The matter of the wedding had been kept from the newspapers until the eve of the wedding, when the Associated Press had been notified. A representative was there; but Clemens had characteristically interviewed himself on the subject, and it was only necessary to hand the reporter a typewritten copy. Replying to the question (put to himself), “Are you pleased with the marriage?” he answered:
Yes, fully as much as any marriage could please me or any other father. There are two or three solemn things in life and a happy marriage is one of them, for the terrors of life are all to come. I am glad of this marriage, and Mrs. Clemens would be glad, for she always had a warm affection for Gabrilowitsch.
There was another wedding at Stormfield on the following afternoon—an imitation wedding. Little Joy came up with me, and wished she could stand in just the spot where she had seen the bride stand, and she expressed a wish that she could get married like that. Clemens said:
“Frankness is a jewel; only the young can afford it.”

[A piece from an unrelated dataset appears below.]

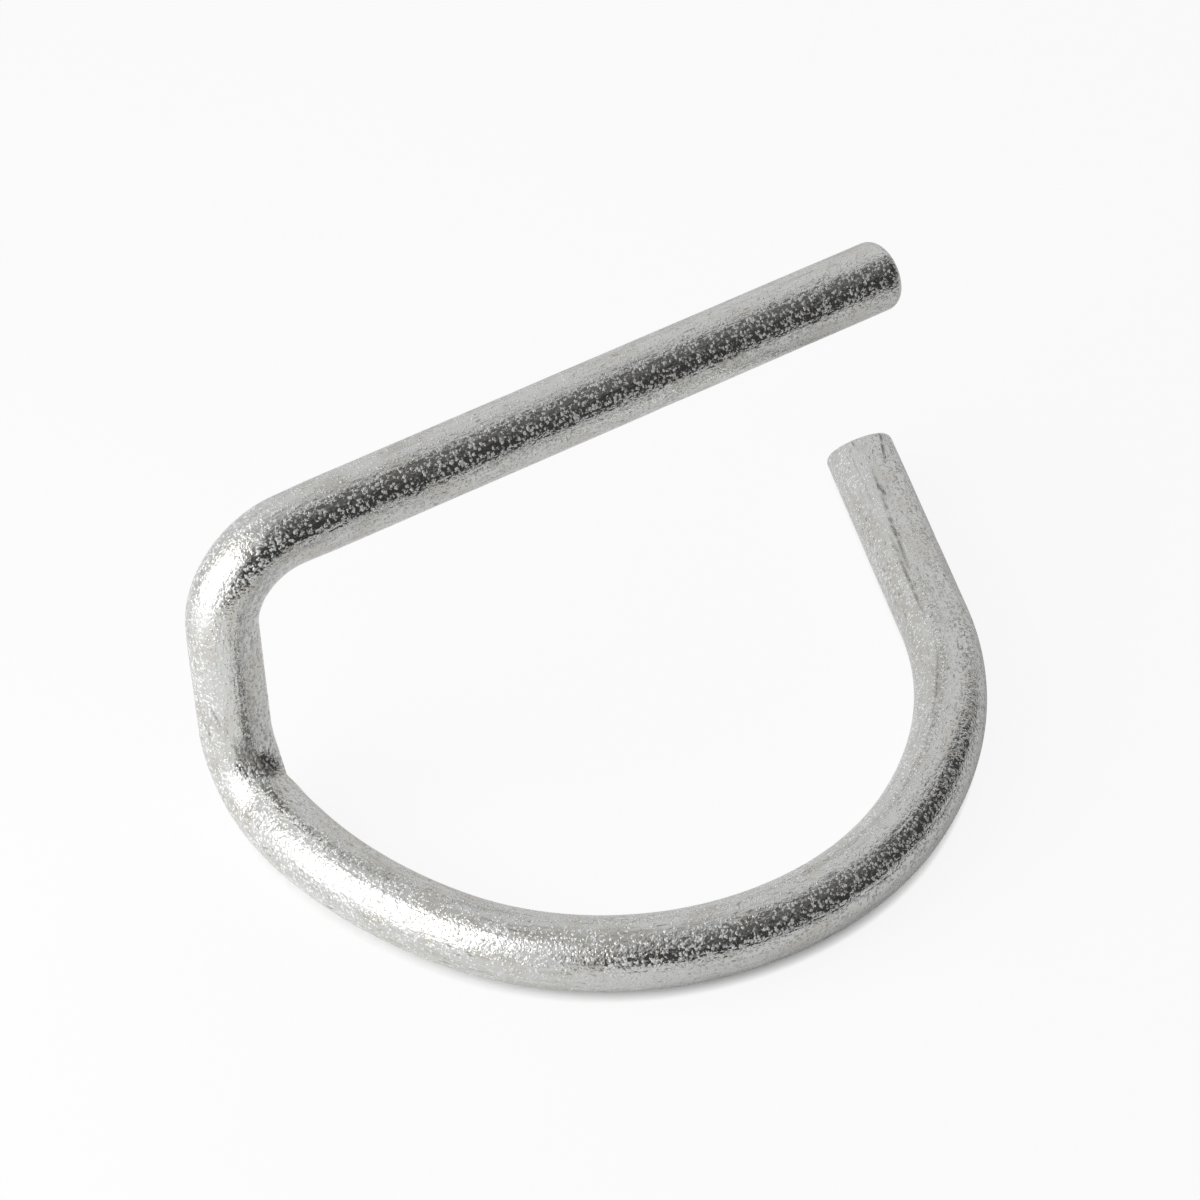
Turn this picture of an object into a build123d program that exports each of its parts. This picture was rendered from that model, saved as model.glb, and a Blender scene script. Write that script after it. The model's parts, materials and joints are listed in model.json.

Then he happened to remember a ridiculous boy-doll—a white-haired creature with red coat and green trousers, a souvenir imitation of himself from one of the Rogerses' Christmas trees. He knew where it was, and he got it out. Then he said:
“Now, Joy, we will have another wedding. This is Mr. Colonel Williams, and you are to become his wedded wife.”
So Joy stood up very gravely and Clemens performed the ceremony, and I gave the bride away, and Joy to him became Mrs. Colonel Williams thereafter, and entered happily into her new estate.